Home warranties on the other hand are basically a service contract that typically covers appliances and mechanical systems in your home. These warranties will repair or replace specific items in your home if they break down.

Coverage varies by warranty but in most cases the following would be covered by a home warranty:

  • Plumbing
  • Electrical
  • Heating and cooling systems
  • Refrigerator
  • Stove
  • Oven
  • Dishwasher
  • Garbage disposal unit
  • Washer and dryer

You may also be able to extend coverage to your swimming pool and hot tub but these are usually an added fee. Home warranties are contracts that usually last for 12 months but can be renewed. Fees vary but expect it to start around $400 and go up from there.

Cheaper polices offer less protection and often require some out of pocket costs such as a service call fee, More expensive plans offer more robust coverage and smaller service fees. Home warranties are not required by a mortgage lender like homeowners insurance and are strictly optional.

What’s the Difference Between the Two?

The big difference mainly comes down to appliances and the mechanical systems of the house and when they are covered. While a homeowners insurance policy will pay to replace your appliances and mechanical systems if they are damaged or destroyed by a covered peril such as a fire or tornado, it will not pay our for everyday wear and tear or a simple breakdown.

Homeowners insurance is meant for sudden and unexpected damage while a home warranty will cover more routine damage or breakdowns. As an example, if your fridge suddenly stops working (and a tornado or other storm is not involved) a home warranty should cover the cost of the repair or replacement of it while a homeowners insurance policy wouldn’t provide any coverage.

The Pros and Cons of a Home Warranty

There are numerous pros when it comes to home warranties but there are also plenty of cons.


  • It provides peace of mind that if your appliance stops working and needs to be repaired or replaced it will be fixed without causing you financial hardship. This can be a big comfort if your appliances or the mechanicals in the house are old.
  • The warranty company will handle finding a repair technician and dispatch them to your home saving you the time and trouble of searching for a company to come out and fix the problem.
  • Typically the service fees are pretty low, especially when compared to the cost of repairing or replacing the appliance or mechanical system. In many cases, the first year of a home warranty is paid for by the previous owner of the home, the developer or your real estate agent.
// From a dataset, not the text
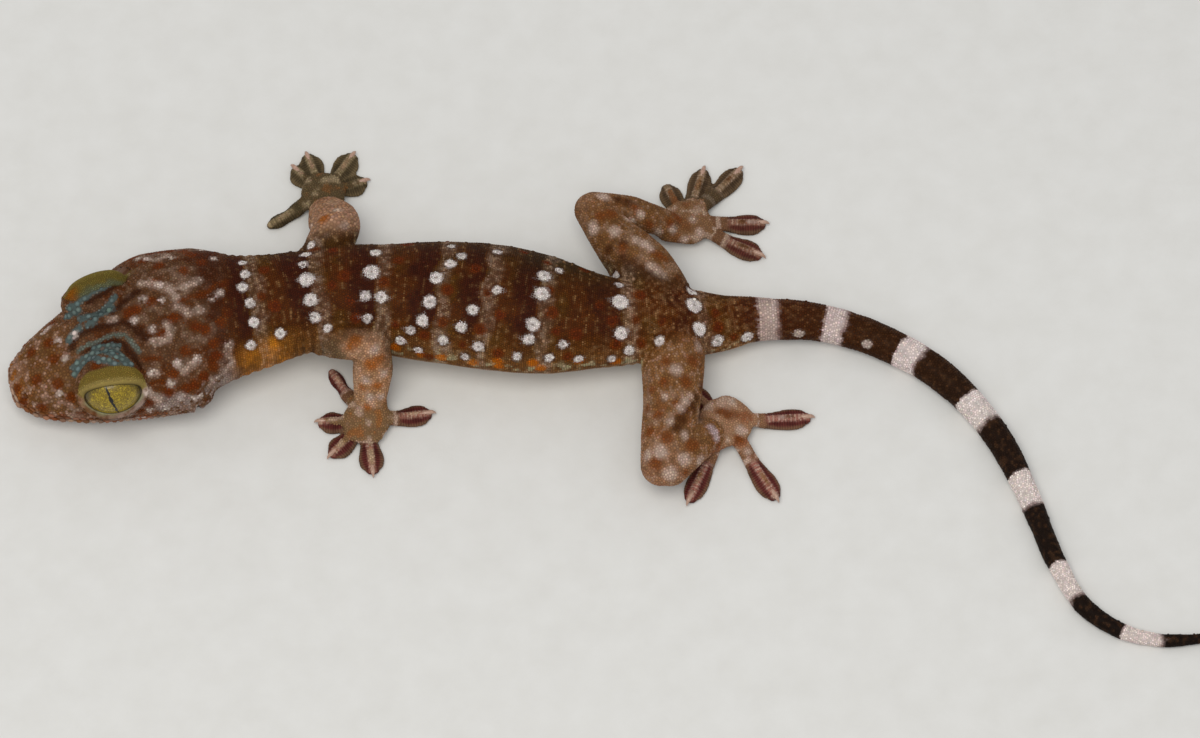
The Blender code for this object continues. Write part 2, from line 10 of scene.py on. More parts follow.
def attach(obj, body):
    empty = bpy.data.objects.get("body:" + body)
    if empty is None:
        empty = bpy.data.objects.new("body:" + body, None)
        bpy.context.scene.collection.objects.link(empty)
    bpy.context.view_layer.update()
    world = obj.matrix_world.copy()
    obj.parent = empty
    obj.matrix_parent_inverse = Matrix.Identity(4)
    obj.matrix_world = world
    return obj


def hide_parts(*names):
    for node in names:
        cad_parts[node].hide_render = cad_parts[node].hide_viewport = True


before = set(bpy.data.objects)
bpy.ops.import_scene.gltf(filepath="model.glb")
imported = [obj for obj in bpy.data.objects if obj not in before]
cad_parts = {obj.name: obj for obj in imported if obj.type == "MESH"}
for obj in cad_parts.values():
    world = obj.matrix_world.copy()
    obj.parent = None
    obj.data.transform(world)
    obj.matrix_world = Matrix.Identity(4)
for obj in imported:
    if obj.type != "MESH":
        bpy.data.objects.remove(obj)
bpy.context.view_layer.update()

# A young tokay gecko lying on its floor. The head points to -X, its left side faces -Y.
# Every shape is worked out in millimetres in the frame of the CAD, and becomes metres when it is finished.
mm = 0.001
planCentre = np.array((4.505, -4.06))  # the lists below were measured in a plan that is moved by this
dice = np.random.default_rng(27)

headForm = {
    "snout": (-67.5, -4.1),
    "turn": 15.0,  # degrees away from +X
    "blunt": 0.38,
    # along, sideways, half width, throat, widest level, crown, upper and lower squareness
    "keys": (
        (0.8, -0.8, 2.7, 2.2, 3.8, 5.9, 0.9, 0.9),
        (1.6, -0.8, 3.6, 1.9, 3.7, 6.6, 0.85, 0.9),
        (3.0, -0.8, 4.75, 1.6, 3.6, 7.2, 0.85, 0.9),
        (6.0, -0.65, 6.2, 1.4, 3.5, 8.3, 0.85, 0.9),
        (9.5, -0.4, 7.5, 1.2, 3.5, 9.3, 0.85, 0.9),
        (13.0, 0.05, 8.75, 1.1, 3.7, 10.1, 0.88, 0.9),
        (16.5, 0.55, 10.0, 1.1, 4.2, 10.9, 0.92, 0.9),
        (19.5, 0.85, 10.3, 1.1, 4.8, 11.3, 0.95, 0.95),
        (22.5, 0.95, 9.3, 1.2, 5.6, 11.5, 1.0, 1.0),
    ),
    "mouth": ((-1.8, 3.75), (1.0, 3.7), (4.0, 3.45), (8.0, 3.3), (12.0, 3.2), (14.5, 3.35), (16.5, 3.9)),
    "mouthCorner": 16.5,
    "ear": ((20.0, 10.1, 4.1), (0.3, 0.8)),
    "nostril": ((1.3, 2.3, 5.2), 0.42),
}
trunkForm = (  # x, y, half width, belly, widest level, back
    (-41.7, 3.2, 7.6, 1.4, 6.0, 11.4),
    (-38.3, 3.8, 6.8, 1.5, 6.2, 11.4),
    (-34.3, 4.7, 6.2, 1.4, 6.2, 11.5),
    (-29.7, 5.3, 6.4, 1.2, 6.2, 11.7),
    (-23.8, 5.2, 6.8, 1.1, 6.1, 11.8),
    (-16.7, 4.7, 7.5, 1.1, 6.1, 11.9),
    (-11.2, 4.0, 7.7, 1.1, 6.0, 11.9),
    (-6.0, 3.3, 7.2, 1.1, 5.8, 11.3),
    (-0.7, 2.8, 5.8, 1.2, 5.4, 10.2),
    (4.6, 2.8, 4.9, 1.2, 4.9, 9.0),
    (9.8, 3.2, 4.3, 1.0, 4.1, 7.6),
    (14.0, 3.8, 3.5, 0.6, 3.1, 6.0),
)
tailForm = {
    "keys": (  # x, y, half width, height
        (18.2, 4.4, 2.6, 5.0), (25.0, 4.4, 2.2, 4.2), (32.3, 2.2, 2.0, 3.9), (39.4, -2.4, 1.8, 3.5),
        (44.8, -9.0, 1.6, 3.1), (48.3, -16.5, 1.4, 2.75), (51.5, -25.5, 1.15, 2.3),
        (54.5, -31.2, 1.05, 2.05), (58.8, -34.4, 0.92, 1.8), (63.1, -35.4, 0.8, 1.55),
        (67.5, -35.2, 0.69, 1.35), (72.4, -34.3, 0.52, 1.02),
        (77.0, -33.0, 0.3, 0.6),
    ),
    "sunk": 0.12,  # share of the half height that the floor flattens
    "lift": (0.4, 0.1),
}
limbForm = {  # x, y, z, half width, half height
    "left": {
        "upper_arm": ((-33.8, 1.2, 6.2, 2.4, 2.3), (-29.6, -0.9, 7.8, 2.3, 2.1),
                      (-26.2, -2.0, 8.9, 2.0, 1.9)),
        "forearm": ((-25.8, -1.9, 8.8, 2.0, 1.9), (-25.9, -3.6, 5.8, 2.3, 1.8), (-26.3, -5.6, 2.5, 1.9, 1.4)),
        "thigh": ((8.4, 1.6, 4.8, 3.8, 3.0), (8.3, -5.0, 5.2, 3.5, 2.9), (7.8, -10.6, 4.8, 3.1, 2.6),
                  (7.0, -15.2, 4.2, 2.4, 2.2)),
        "shin": ((7.6, -15.1, 4.15, 2.55, 2.15), (9.95, -12.75, 3.85, 2.5, 1.95),
                 (12.4, -10.1, 2.6, 2.0, 1.5)),
    },
    "right": {
        "upper_arm": ((-33.6, 8.0, 6.0, 2.4, 2.3), (-31.6, 11.0, 7.0, 2.6, 2.3),
                      (-30.4, 13.4, 7.3, 2.7, 2.2)),
        "forearm": ((-30.3, 13.7, 7.1, 2.7, 2.2), (-30.8, 16.4, 5.0, 2.9, 2.0), (-31.7, 19.3, 2.4, 2.1, 1.3)),
        "thigh": ((8.0, 3.8, 4.9, 3.7, 3.0), (5.0, 9.2, 5.6, 3.7, 2.9), (1.2, 14.2, 5.7, 2.7, 2.5),
                  (-1.0, 17.4, 5.3, 2.1, 2.1)),
        "shin": ((-0.8, 17.6, 5.2, 2.1, 2.0), (3.6, 17.6, 4.3, 2.1, 1.8), (7.8, 17.2, 2.5, 1.7, 1.4)),
    },
}
feetForm = {
    "hand_left": {
        "wrist": (-26.3, -5.4), "palm": (-26.7, -7.9), "wide": 2.8, "pad": 3.6, "lobe": 1.4,
        "toes": ((-31.0, -0.9), (-32.8, -7.6), (-31.2, -12.4), (-25.8, -14.8), (-18.7, -6.4)),
    },
    "hand_right": {
        "wrist": (-31.7, 19.2), "palm": (-32.2, 22.0), "wide": 2.7, "pad": 3.5, "lobe": 1.5,
        "toes": ((-38.6, 18.0), (-36.2, 26.3), (-34.5, 28.1), (-28.5, 28.1), (-26.7, 24.3)),
    },
    "foot_left": {
        "wrist": (12.6, -10.0), "palm": (14.4, -8.0), "wide": 3.3, "pad": 5.0, "lobe": 1.35,
        "toes": ((10.4, -3.5), (7.9, -6.7), (9.8, -18.4), (20.4, -18.0), (24.7, -7.0)),
    },
    "foot_right": {
        "wrist": (7.9, 17.2), "palm": (10.0, 18.0), "wide": 3.0, "pad": 4.2, "lobe": 1.35,
        "toes": ((7.7, 23.4), (12.3, 26.2), (16.8, 26.1), (19.8, 18.4), (19.3, 13.8)),
    },
}
toeForm = {
    "palmHeight": 1.35, "neck": 0.78, "thick": 0.72, "ridge": 0.42, "ridgeTop": 1.25, "flat": 0.12,
    "rootHeight": 1.3, "padMost": 0.7, "thumb": 0.62,
}
clawForm = {  # "none" is the number of the toe that has no claw
    "out": 0.75, "in": 1.1, "wide": 0.27, "tall": 0.3, "height": 0.74, "none": 0, "sides": 10, "rings": 9,
}
eyeForm = {
    "at": {-1: (10.95, 5.75, 7.75), 1: (12.0, 5.7, 7.85)},  # left and right: along the head, sideways, height
    "size": (3.6, 2.95, 3.1), "mean": 3.2,
    "raised": 27.0, "forward": 6.0,  # degrees that it looks up and forward
    "opening": (3.28, 1.95),  # half length and half height of what the lids leave open
    "brow": 0.75,  # the brow is a dome over the ball, this much larger than the ball
    "fold": (0.22, 2.05),  # width of the smooth fold of the lower and the upper lid
    "rim": (0.24, 0.95),  # how far the lower and the upper lid stand out over the ball
}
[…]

  • Most warranties come with maximum payouts for specific repairs or replacements. As an example, a warranty may limit coverage of an HVAC system to $2,000, which may not be enough to cover the repair or replacement of the unit.
  • There may be extra fees for hauling away an old appliance or other systems.
  • They may deny coverage if they feel that the unit in question had a pre-existing condition, was improperly installed or not maintained and serviced on a regular basis. You may need to provide service records and in the end coverage may be excluded.
  • You have very little if any say in the service provider being used to repair or replace your appliance or mechanical system. Home warranty companies use specific service providers and you typically cannot choose another one.
  • These contracts can be filled with exclusions and pre-conditions so make sure that you read the entire contract carefully.
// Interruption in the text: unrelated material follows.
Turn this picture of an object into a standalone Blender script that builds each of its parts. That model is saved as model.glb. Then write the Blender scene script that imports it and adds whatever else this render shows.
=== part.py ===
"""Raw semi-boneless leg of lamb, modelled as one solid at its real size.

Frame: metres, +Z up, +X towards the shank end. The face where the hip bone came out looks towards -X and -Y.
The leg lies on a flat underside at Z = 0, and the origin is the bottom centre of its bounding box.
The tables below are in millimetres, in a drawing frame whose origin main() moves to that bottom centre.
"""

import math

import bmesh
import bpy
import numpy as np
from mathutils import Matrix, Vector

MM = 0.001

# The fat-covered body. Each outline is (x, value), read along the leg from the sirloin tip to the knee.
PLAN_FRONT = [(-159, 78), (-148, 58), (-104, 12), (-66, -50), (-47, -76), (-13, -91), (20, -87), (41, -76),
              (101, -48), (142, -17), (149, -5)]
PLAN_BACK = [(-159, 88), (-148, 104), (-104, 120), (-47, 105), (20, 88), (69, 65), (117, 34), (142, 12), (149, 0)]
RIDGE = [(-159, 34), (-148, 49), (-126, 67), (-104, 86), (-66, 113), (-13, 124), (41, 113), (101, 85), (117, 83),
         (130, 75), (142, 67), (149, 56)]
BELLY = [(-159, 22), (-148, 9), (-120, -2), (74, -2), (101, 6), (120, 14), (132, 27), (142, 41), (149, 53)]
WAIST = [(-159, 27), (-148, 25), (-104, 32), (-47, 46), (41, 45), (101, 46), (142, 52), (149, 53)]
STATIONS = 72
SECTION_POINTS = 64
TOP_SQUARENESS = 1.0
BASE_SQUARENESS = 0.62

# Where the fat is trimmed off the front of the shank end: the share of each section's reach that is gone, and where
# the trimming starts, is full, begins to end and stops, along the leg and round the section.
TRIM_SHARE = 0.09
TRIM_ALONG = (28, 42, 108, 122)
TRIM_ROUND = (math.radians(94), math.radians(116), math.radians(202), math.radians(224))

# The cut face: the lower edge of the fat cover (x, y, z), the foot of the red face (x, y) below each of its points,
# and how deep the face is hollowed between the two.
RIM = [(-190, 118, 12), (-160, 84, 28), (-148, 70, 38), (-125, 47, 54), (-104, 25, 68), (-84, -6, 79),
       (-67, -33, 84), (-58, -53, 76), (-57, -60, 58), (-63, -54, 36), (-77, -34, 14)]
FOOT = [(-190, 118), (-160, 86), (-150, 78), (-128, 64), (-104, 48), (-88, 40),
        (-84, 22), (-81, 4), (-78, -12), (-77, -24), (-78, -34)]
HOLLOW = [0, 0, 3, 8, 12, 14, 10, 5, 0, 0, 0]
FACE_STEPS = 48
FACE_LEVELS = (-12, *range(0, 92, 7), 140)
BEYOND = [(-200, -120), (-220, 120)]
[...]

Do I Need a Home Warranty?

The truth is that it is a personal decision and there is no right or wrong answer.  A home warranty can absolutely provide peace of mind and help cover the cost of expensive repairs or replacements that will never be covered by a homeowners insurance policy.
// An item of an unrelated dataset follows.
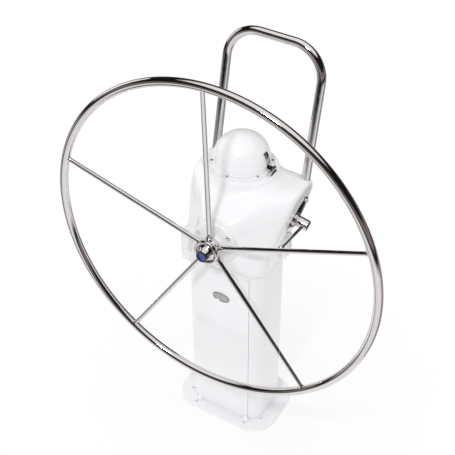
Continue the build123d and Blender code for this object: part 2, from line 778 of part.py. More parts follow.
def hinge_pin():
    """Pin through both ears of the bracket."""
    x, z = hinge_axis()
    body = rod(HINGE_PIN_R, HINGE_WIDTH + 5, (x, -HINGE_WIDTH / 2 - 2.5, z), "Y")
    return at_compass(body, BOSS_TOP)


def hinge_leaf():
    """Strap that hugs the cover's side, with a knuckle round the pin."""
    x, z = hinge_axis()
    foot = RING_HEIGHT - 4.7
    width = HINGE_WIDTH - 12 - 2 * SMALL
    strap = dome_solid(COVER_R + STRAP_THICK, COVER_SKIRT, COVER_HEIGHT + STRAP_THICK, foot)
    strap &= block((60, width, STRAP_REACH), (COVER_R - 40, -width / 2, z))
    arm = block((x - COVER_R + 2, width, 3), (COVER_R - 2, -width / 2, z + 1.5))
    body = strap + arm + rod(4.4, width, (x, -width / 2, z), "Y")
    body -= dome_solid(COVER_R, COVER_SKIRT, COVER_HEIGHT, foot)
    body -= rod(COVER_R + LIP_PROUD, LIP_HEIGHT, (0, 0, foot))
    body -= rod(HINGE_PIN_R + RUN_GAP, 60, (x, -30, z), "Y")
    return at_compass(body, BOSS_TOP)


# Guard rail
def guard_path():
    """Centre line of the rail in its own leaning plane: two legs and a round-cornered top."""
    half, corner, height = GUARD_HALF, GUARD_CORNER, GUARD_HEIGHT
    low = -SOCKET_DEPTH
    return FilletPolyline((-half, low), (-half, height), (half, height), (half, low), radius=corner)


def guard_rail():
    """Bent stainless tube."""
    base = Plane(origin=(0, GUARD_FOOT_Y, HEAD_TOP), x_dir=(1, 0, 0), z_dir=lean_normal())
    path = base * guard_path()
    start = Plane(origin=path @ 0, z_dir=path % 0)
    section = Circle(GUARD_TUBE_R) - Circle(GUARD_TUBE_R - GUARD_WALL)
    return sweep(start * section, path=path)


def lean_normal():
    """Normal of the plane that holds the rail, which leans away from the helmsman."""
    a = radians(GUARD_LEAN)
    return (0, -cos(a), sin(a))


# Engine control
def slot_plate(length, width, thick, z):
    """Plate with round ends, turned to the slope of the head's side."""
    plan = SlotOverall(length, width)
    body = extrude(plan, amount=thick)
    return Location((0, 0, z), (0, 0, 90 + CONTROL_SLOPE)) * body


def control_bolt_points():
    """Two bolts near the ends of the sloping control plate."""
    a = radians(90 + CONTROL_SLOPE)
    reach = CONTROL_PLATE[0] / 2 - 12
    return [(s * reach * cos(a), s * reach * sin(a)) for s in (-1, 1)]


def control_plate():
    """Plate with a raised collar round the turning barrel."""
    length, width, thick = CONTROL_PLATE
    body = slot_plate(length, width, thick, 0)
    top = body.edges().group_by(Axis.Z)[-1]
    body = fillet(top, 1.2)
    x, y = SPINDLE_AT
    body += rod(SPINDLE_R + 4, 8, (x, y, 0))
    body -= rod(SPINDLE_R * 0.6 + RUN_GAP, 60, (x, y, -10))
    for x, y in control_bolt_points():
        body -= rod(3, 20, (x, y, -5))
    return control_frame(body)


def control_bolts():
    """Hexagon bolts that hold the plate and the case."""
    bolts = []
    for x, y in control_bolt_points():
        head = Location((x, y, CONTROL_PLATE[2])) * extrude(RegularPolygon(5.5, 6), amount=4)
        bolts.append(control_frame(head + rod(2.95, CONTROL_PLATE[2] + 6, (x, y, -6))))
    return bolts


def control_spindle():
    """Turning barrel with the cross hole of the lever."""
    x, y = SPINDLE_AT
    low = 8 + SMALL
    body = rod(SPINDLE_R, SPINDLE_LENGTH - low, (x, y, low))
    body = fillet(body.edges().group_by(Axis.Z)[-1], 2)
    body += rod(SPINDLE_R * 0.6, low + 36, (x, y, -36))
    body -= lever_solid(0.02)
    return control_frame(body)


def lever_solid(grow):
    """Rod along the helmsman's direction, through the barrel's side."""
    return at_spindle(rod(LEVER_R + grow, LEVER_LENGTH, (0, -LEVER_LENGTH, LEVER_OUT), "Y"))


def at_spindle(shape):
    """Turn a lever piece to its rest angle about the barrel's axis."""
    x, y = SPINDLE_AT
    return Location((x, y, 0), (0, 0, -LEVER_RISE)) * shape


def control_lever():
    """Straight rod from the barrel toward the helmsman."""
    return control_frame(lever_solid(0))


def control_ball():
    """Ball knob on the lever's end."""
    body = at_spindle(Location((0, -LEVER_LENGTH, LEVER_OUT)) * Sphere(BALL_R))
    return control_frame(body - lever_solid(0.02))


def control_body():
    """Closed case of the control inside the head, which drives the engine cables."""
    length, width, deep = CONTROL_BODY
    x, y = SPINDLE_AT
    case = block((length, width, deep), (x - length / 2, y - width / 2, -deep - 7))
    case = fillet(case.edges().filter_by(Axis.Z), 8)
    case -= rod(SPINDLE_R * 0.6 + RUN_GAP, 90, (x, y, -70))
    for x, y in control_bolt_points():
        case -= rod(3.0, 90, (x, y, -70))
    return control_frame(case)


save("pedestal_column", pedestal_column())
save("access_panel", access_panel())
save("panel_foot_caps", *foot_caps())
save("panel_badge", panel_badge())
save("head_housing", head_housing())
save("shaft_flange", shaft_flange())
save("flange_screws", *flange_screws())
save("front_bearing", bearing(FRAME_FRONT - BEARING_WIDTH - 18))
save("rear_bearing", bearing(FRAME_REAR - 2))
save("output_bearing_front", bearing(FRAME_FRONT - 2, -centre_distance()))
save("output_bearing_rear", bearing(FRAME_REAR - 2, -centre_distance()))
save("steering_shaft", steering_shaft())
save("wheel_rim", wheel_rim())
save("wheel_spokes", *wheel_spokes())
save("spoke_collars", *spoke_collars())
save("wheel_hub", wheel_hub())
save("hub_nose", hub_nose())
save("hub_disc", hub_disc())
save("drive_pinion", drive_pinion())
save("drive_gear", drive_gear())
save("output_shaft", output_shaft())
save("output_crank", output_crank())
plates = frame_plates()
save("frame_plate_front", plates[0])
save("frame_plate_rear", plates[1])
save("frame_spacers", *frame_spacers())
save("frame_bolts", *frame_bolts())
save("compass_ring", compass_ring())
save("ring_screws", *ring_screws())
save("compass_bowl", compass_bowl())
save("card_pivot", card_pivot())
save("compass_card", compass_card())
save("compass_glass", compass_glass())
save("compass_cover", compass_cover())
save("hinge_bracket", hinge_bracket())
save("hinge_pin", hinge_pin())
save("hinge_leaf", hinge_leaf())
save("guard_rail", guard_rail())
save("control_plate", control_plate())
save("control_bolts", *control_bolts())
save("control_spindle", control_spindle())
save("control_lever", control_lever())
save("control_ball", control_ball())
save("control_body", control_body())
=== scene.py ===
import bpy
import numpy as np
from mathutils import Matrix, Vector


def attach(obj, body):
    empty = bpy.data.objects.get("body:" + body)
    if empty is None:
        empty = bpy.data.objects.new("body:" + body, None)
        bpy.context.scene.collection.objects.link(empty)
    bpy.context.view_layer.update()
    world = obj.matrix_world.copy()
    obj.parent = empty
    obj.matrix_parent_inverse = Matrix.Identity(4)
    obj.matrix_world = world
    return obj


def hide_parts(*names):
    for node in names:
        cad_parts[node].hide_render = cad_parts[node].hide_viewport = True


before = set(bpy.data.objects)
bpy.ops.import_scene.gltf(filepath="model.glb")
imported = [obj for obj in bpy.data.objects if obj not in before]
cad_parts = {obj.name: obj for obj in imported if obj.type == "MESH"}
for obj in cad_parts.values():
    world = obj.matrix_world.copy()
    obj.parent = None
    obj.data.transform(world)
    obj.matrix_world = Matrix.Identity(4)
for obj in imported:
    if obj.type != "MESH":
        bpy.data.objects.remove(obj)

bl_info = {
    "name": "Boat steering pedestal",
    "version": (1, 0, 0),
    "blender": (4, 5, 0),
    "location": "3D View > Sidebar > Helm",
    "description": "Dresses the pedestal, wheel, compass, guard rail and engine control",
    "category": "Object",
}

MM = 0.001
RIGHT = np.array([1.0, 0.0, 0.0])
UPRIGHT = np.array([0.0, 0.0, 1.0])

# Steering shaft: it dips away from the helmsman by TILT, and the wheel stands square to it
TILT = np.radians(4.0)
WHEEL_CENTRE = np.array([0.0, -140.0, 768.0]) * MM
SHAFT_AXIS = np.array([0.0, np.cos(TILT), -np.sin(TILT)])
WHEEL_UP = np.cross(RIGHT, SHAFT_AXIS)
SPOKE_ANGLES = np.radians(93.9 - 72.0 * np.arange(5))

COMPASS_X, COMPASS_Y = -28.0, 84.0
SHARP_ANGLE = np.radians(28.0)
WELD_GAP = 0.01 * MM
NOISE_LOW, NOISE_HIGH = 0.3, 0.7  # most of a noise lies between these


# Colour and node helpers
def linear(code):
    """Linear RGBA of an sRGB hex colour: each channel c becomes ((c + 0.055) / 1.055) ** 2.4,
    or c / 12.92 where it is dark."""
    c = np.array([int(code[i:i + 2], 16) for i in (0, 2, 4)]) / 255.0
    rgb = np.where(c <= 0.04045, c / 12.92, ((c + 0.055) / 1.055) ** 2.4)
    return (*map(float, rgb), 1.0)


def add(tree, kind, inputs=None, **settings):
    """Adds a node to a tree with its settings, and gives its inputs values or links. A link is
    given as an output, or as a node whose first output in use is meant."""
    node = tree.nodes.new(kind)
    for name, value in settings.items():
        setattr(node, name, value)
    for key, value in (inputs or {}).items():
        if isinstance(value, bpy.types.Node):
            value = next(output for output in value.outputs if output.enabled)
        if isinstance(value, bpy.types.NodeSocket):
            tree.links.new(value, node.inputs[key])
        else:
            node.inputs[key].default_value = value
    return node


def blank_material(name):
    """Empty node material, its tree, and the Object coordinates that patterns read."""
    material = bpy.data.materials.new(name)
    material.use_nodes = True
    tree = material.node_tree
    tree.nodes.clear()
    return material, tree, add(tree, "ShaderNodeTexCoord").outputs["Object"]


def mottled(name, surface, colour, roughness=None, relief=None, stretch=None):
    """Makes a Principled material that wavers over the surface. Each row starts with the size
    in mm of its noise's blotches and the noise's detail. After them colour has the two hex
    colours to blend, roughness its lowest and highest value, and relief a bump's strength and
    height in mm. Surface holds the inputs that stay even, and stretch scales the noises' place."""
    material, tree, place = blank_material(name)
    if stretch:
        place = add(tree, "ShaderNodeMapping", {"Vector": place, "Scale": stretch})
    inputs = dict(surface)
    for aspect, row in (("Base Color", colour), ("Roughness", roughness), ("Normal", relief)):
        if row is None:
            continue
        size_mm, detail, first, second = row
        noise = add(tree, "ShaderNodeTexNoise", {
            "Vector": place, "Scale": 1.0 / (size_mm * MM), "Detail": detail})
        if aspect == "Base Color":
            inputs[aspect] = add(tree, "ShaderNodeMix", {
                0: noise, 6: linear(first), 7: linear(second)}, data_type="RGBA")
        elif aspect == "Roughness":
            inputs[aspect] = add(tree, "ShaderNodeMapRange", {
                "Value": noise, "From Min": NOISE_LOW, "From Max": NOISE_HIGH,
                "To Min": first, "To Max": second})
        else:
            inputs[aspect] = add(tree, "ShaderNodeBump", {
                "Height": noise, "Strength": first, "Distance": second * MM})
    shader = add(tree, "ShaderNodeBsdfPrincipled", inputs)
    add(tree, "ShaderNodeOutputMaterial", {"Surface": shader})
    return material


# Finishes
def gel_coat():
    """Gel coat on glass fibre, moulded against a polished tool: a hard glossy white skin with a
    faint long orange peel that only shows as a wavering of the reflections."""
    return mottled("gel_coat", {"IOR": 1.52, "Coat Weight": 0.35, "Coat Roughness": 0.05},
                   colour=(180.0, 2.0, "F4F4F6", "EFEFF2"), roughness=(25.0, 2.0, 0.14, 0.22),
                   relief=(9.0, 1.0, 0.035, 0.5))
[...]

However, many experts also believe that home warranties often come with too many exclusions and subjective technicalities, which can make getting repairs or replacements difficult. In addition, you have no say in who provides the service or if a replacement instead of a repair is necessary.

In most cases, a home warranty makes little sense for a new build unless it is a gift from the developer or realtor. If you are financially secure enough to cover the cost of repairing or replacing an appliance or mechanical system after a breakdown, a home warranty is probably unnecessary.

However, if the cost of a repair or replacement would be a major financial burden then a home warranty may make sense but make sure you do your homework and read the contract in full taking note of any exclusions.

Properly maintaining your appliances and mechanical systems and having them serviced on a regular basis can help prevent costly repairs or complete breakdowns, making a home warranty less necessary.

Read the Contract

If you are considering a home warranty, you should do the following:

  • Read the contract and its fine print in full and ask questions about anything you do not understand. Make sure that you are crystal clear on what is covered and what’s not. Make note of exclusions or any language that could be used to deny a claim.
  • Make sure that you completely understand any obligations on your part such as regular servicing of the components and any documentation you may have to provide.
  • Investigate the service providers covered by the warranty and make sure they are reputable, bonded, insured and licensed. The warranty company should be able to provide you with a list of approved service providers. If they can’t look for another company.